** START **

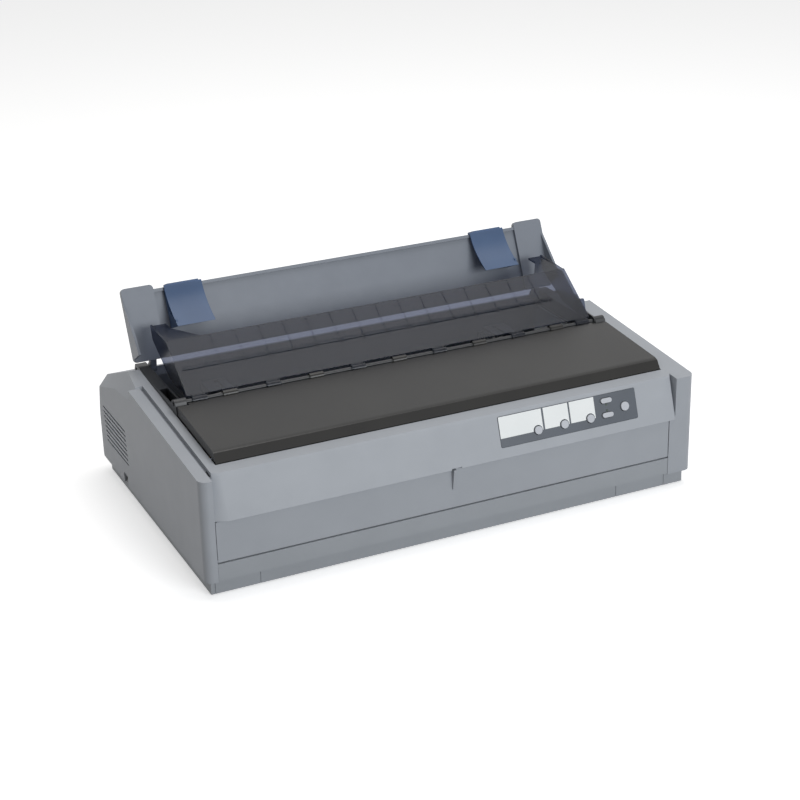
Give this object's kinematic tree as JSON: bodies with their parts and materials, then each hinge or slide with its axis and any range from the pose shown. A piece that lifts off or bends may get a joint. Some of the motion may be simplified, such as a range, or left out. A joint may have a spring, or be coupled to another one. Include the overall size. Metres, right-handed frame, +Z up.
{
  "type": "dot matrix printer",
  "caption": "Wide desktop dot matrix printer with smoked covers, a raised rear paper guide, push tractors and a full print mechanism.",
  "frame": {"origin": "on the table, under the middle of the case's width and depth", "axes": "+Z up, +X to the user's right, +Y to the back"},
  "size_m": [0.639, 0.402, 0.257],
  "materials": {
    "case_plastic": "fine textured",
    "base_plastic": "fine textured",
    "panel_plastic": "smooth",
    "smoke_plastic": "polished",
    "blue_plastic": "satin",
    "dark_plastic": "satin",
    "light_plastic": "smooth",
    "button_plastic": "smooth",
    "lamp_plastic": "clear",
    "rubber": "matt",
    "plated_steel": "zinc plated",
    "bright_steel": "ground",
    "circuit_board": "lacquered",
    "supply_board": "bare",
    "brass": "turned",
    "ribbon_fabric": "inked",
    "motor_metal": "black"
  },
  "bodies": {
    "case": {"lower_case": "base_plastic", "upper_case": "case_plastic", "rubber_feet": "rubber", "base_frame": "plated_steel", "side_frame_left": "plated_steel", "side_frame_right": "plated_steel", "carriage_rod": "bright_steel", "carriage_rail": "plated_steel", "control_panel": "panel_plastic", "panel_lamps": "lamp_plastic", "main_board": "circuit_board", "power_supply": "supply_board", "rear_connectors": "motor_metal", "power_inlet": "dark_plastic", "carriage_motor": "motor_metal", "feed_motor": "motor_metal", "hinge_rails": "dark_plastic", "hinge_rod": "dark_plastic", "paper_chute": "dark_plastic", "ribbon_cartridge": "dark_plastic", "ink_ribbon": "ribbon_fabric", "timing_belt": "rubber", "tractor_guide_shaft": "bright_steel", "case_screws": "plated_steel"},
    "printer_cover": {"printer_cover": "smoke_plastic"},
    "guide_cover": {"guide_cover": "smoke_plastic"},
    "paper_guide": {"paper_guide": "base_plastic"},
    "edge_guide_left": {"edge_guide_left": "blue_plastic"},
    "edge_guide_right": {"edge_guide_right": "blue_plastic"},
    "release_lever": {"release_lever": "blue_plastic"},
    "thickness_lever": {"thickness_lever": "dark_plastic"},
    "front_cover": {"front_cover": "case_plastic"},
    "platen": {"platen": "rubber", "platen_shaft": "bright_steel", "platen_knob": "dark_plastic", "platen_gear": "light_plastic"},
    "pinch_rollers": {"pinch_rollers": "rubber"},
    "idler_gear": {"idler_gear": "light_plastic"},
    "feed_pinion": {"feed_pinion": "brass"},
    "tractor_drive": {"tractor_shaft": "bright_steel", "tractor_gear": "light_plastic"},
    "tractor_left": {"tractor_left": "dark_plastic"},
    "tractor_door_left": {"tractor_door_left": "dark_plastic"},
    "pin_wheel_left": {"pin_wheel_left": "light_plastic"},
    "tractor_right": {"tractor_right": "dark_plastic"},
    "tractor_door_right": {"tractor_door_right": "dark_plastic"},
    "pin_wheel_right": {"pin_wheel_right": "light_plastic"},
    "carriage": {"carriage": "dark_plastic", "print_head": "motor_metal", "ribbon_mask": "plated_steel"},
    "drive_pulley": {"drive_pulley": "light_plastic"},
    "tension_pulley": {"tension_pulley": "light_plastic"},
    "ribbon_knob": {"ribbon_knob": "dark_plastic"},
    "power_rocker": {"power_rocker": "dark_plastic"},
    "select_button_1": {"select_button_1": "button_plastic"},
    "select_button_2": {"select_button_2": "button_plastic"},
    "select_button_3": {"select_button_3": "button_plastic"},
    "pause_button": {"pause_button": "button_plastic"},
    "tear_button_upper": {"tear_button_upper": "button_plastic"},
    "tear_button_lower": {"tear_button_lower": "button_plastic"}
  },
  "joints": [
    {"name": "printer_cover_hinge", "type": "hinge", "parent": "case", "child": "printer_cover", "pos_m": [0, -0.0274, 0.169], "axis": [-1, 0, 0], "range_deg": [0, 60]},
    {"name": "guide_cover_hinge", "type": "hinge", "parent": "case", "child": "guide_cover", "pos_m": [0, -0.0274, 0.169], "axis": [1, 0, 0], "range_deg": [0, 48]},
    {"name": "paper_guide_hinge", "type": "hinge", "parent": "case", "child": "paper_guide", "pos_m": [0, 0.114, 0.16117], "axis": [-1, 0, 0], "range_deg": [0, 70]},
    {"name": "edge_guide_left_slide", "type": "slide", "parent": "paper_guide", "child": "edge_guide_left", "axis": [1, 0, 0], "range_m": [-0.008, 0.15]},
    {"name": "edge_guide_right_slide", "type": "slide", "parent": "paper_guide", "child": "edge_guide_right", "axis": [-1, 0, 0], "range_m": [-0.008, 0.15]},
    {"name": "release_lever_hinge", "type": "hinge", "parent": "case", "child": "release_lever", "pos_m": [0.283, 0, 0.124], "axis": [1, 0, 0], "range_deg": [0, 28]},
    {"name": "thickness_lever_hinge", "type": "hinge", "parent": "case", "child": "thickness_lever", "pos_m": [-0.283, -0.062, 0.108], "axis": [1, 0, 0], "range_deg": [0, 20]},
    {"name": "front_cover_hinge", "type": "hinge", "parent": "case", "child": "front_cover", "pos_m": [0, -0.1925, 0.0455], "axis": [1, 0, 0], "range_deg": [0, 85]},
    {"name": "platen_spin", "type": "hinge", "parent": "case", "child": "platen", "pos_m": [0, 0.021, 0.118], "axis": [1, 0, 0], "continuous": true},
    {"name": "pinch_spin", "type": "hinge", "parent": "case", "child": "pinch_rollers", "pos_m": [0, 0.013, 0.094], "axis": [1, 0, 0], "continuous": true},
    {"name": "idler_spin", "type": "hinge", "parent": "case", "child": "idler_gear", "pos_m": [-0.297, 0.054, 0.118], "axis": [1, 0, 0], "continuous": true},
    {"name": "feed_pinion_spin", "type": "hinge", "parent": "case", "child": "feed_pinion", "pos_m": [-0.297, -0.00949, 0.10537], "axis": [1, 0, 0], "continuous": true},
    {"name": "tractor_drive_spin", "type": "hinge", "parent": "case", "child": "tractor_drive", "pos_m": [0, 0.081, 0.118], "axis": [1, 0, 0], "continuous": true},
    {"name": "tractor_left_slide", "type": "slide", "parent": "case", "child": "tractor_left", "axis": [1, 0, 0], "range_m": [-0.018, 0.12]},
    {"name": "tractor_door_left_hinge", "type": "hinge", "parent": "tractor_left", "child": "tractor_door_left", "pos_m": [-0.2123, 0.081, 0.1255], "axis": [0, -1, 0], "range_deg": [0, 95]},
    {"name": "pin_wheel_left_spin", "type": "hinge", "parent": "tractor_left", "child": "pin_wheel_left", "pos_m": [-0.196, 0.081, 0.118], "axis": [1, 0, 0], "continuous": true},
    {"name": "tractor_right_slide", "type": "slide", "parent": "case", "child": "tractor_right", "axis": [-1, 0, 0], "range_m": [-0.018, 0.12]},
    {"name": "tractor_door_right_hinge", "type": "hinge", "parent": "tractor_right", "child": "tractor_door_right", "pos_m": [0.2123, 0.081, 0.1255], "axis": [0, 1, 0], "range_deg": [0, 95]},
    {"name": "pin_wheel_right_spin", "type": "hinge", "parent": "tractor_right", "child": "pin_wheel_right", "pos_m": [0.196, 0.081, 0.118], "axis": [1, 0, 0], "continuous": true},
    {"name": "carriage_slide", "type": "slide", "parent": "case", "child": "carriage", "axis": [1, 0, 0], "range_m": [-0.185, 0.185]},
    {"name": "drive_pulley_spin", "type": "hinge", "parent": "case", "child": "drive_pulley", "pos_m": [-0.244, -0.045, 0.073], "axis": [0, 0, 1], "range_deg": [-1190, 1190]},
    {"name": "tension_pulley_spin", "type": "hinge", "parent": "case", "child": "tension_pulley", "pos_m": [0.244, -0.045, 0.073], "axis": [0, 0, 1], "range_deg": [-1190, 1190]},
    {"name": "ribbon_knob_spin", "type": "hinge", "parent": "case", "child": "ribbon_knob", "pos_m": [-0.15, -0.125, 0.13], "axis": [0, 0, 1], "continuous": true},
    {"name": "power_rocker_hinge", "type": "hinge", "parent": "case", "child": "power_rocker", "pos_m": [-0.314, 0.097, 0.0265], "axis": [0, 1, 0], "range_deg": [0, 12]},
    {"name": "select_button_1_press", "type": "slide", "parent": "case", "child": "select_button_1", "axis": [0, 0.9541, -0.2993], "range_m": [0, 0.0015], "stiffness_N_per_m": 400},
    {"name": "select_button_2_press", "type": "slide", "parent": "case", "child": "select_button_2", "axis": [0, 0.9541, -0.2993], "range_m": [0, 0.0015], "stiffness_N_per_m": 400},
    {"name": "select_button_3_press", "type": "slide", "parent": "case", "child": "select_button_3", "axis": [0, 0.9541, -0.2993], "range_m": [0, 0.0015], "stiffness_N_per_m": 400},
    {"name": "pause_button_press", "type": "slide", "parent": "case", "child": "pause_button", "axis": [0, 0.9541, -0.2993], "range_m": [0, 0.0015], "stiffness_N_per_m": 400},
    {"name": "tear_button_upper_press", "type": "slide", "parent": "case", "child": "tear_button_upper", "axis": [0, 0.9541, -0.2993], "range_m": [0, 0.0015], "stiffness_N_per_m": 400},
    {"name": "tear_button_lower_press", "type": "slide", "parent": "case", "child": "tear_button_lower", "axis": [0, 0.9541, -0.2993], "range_m": [0, 0.0015], "stiffness_N_per_m": 400}
  ],
  "couplings": [
    {"joint": "idler_spin", "follows": "platen_spin", "ratio": -2.6667},
    {"joint": "feed_pinion_spin", "follows": "platen_spin", "ratio": -2.6667},
    {"joint": "tractor_drive_spin", "follows": "platen_spin", "ratio": 1.3333},
    {"joint": "pin_wheel_left_spin", "follows": "platen_spin", "ratio": 1.3333},
    {"joint": "pin_wheel_right_spin", "follows": "platen_spin", "ratio": 1.3333},
    {"joint": "pinch_spin", "follows": "platen_spin", "ratio": -2.5714},
    {"joint": "drive_pulley_spin", "follows": "carriage_slide", "rad_per_m": 111.11},
    {"joint": "tension_pulley_spin", "follows": "carriage_slide", "rad_per_m": 111.11}
  ]
}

** END **

What is the number of lines that hold the string "with"? Give it alone.

2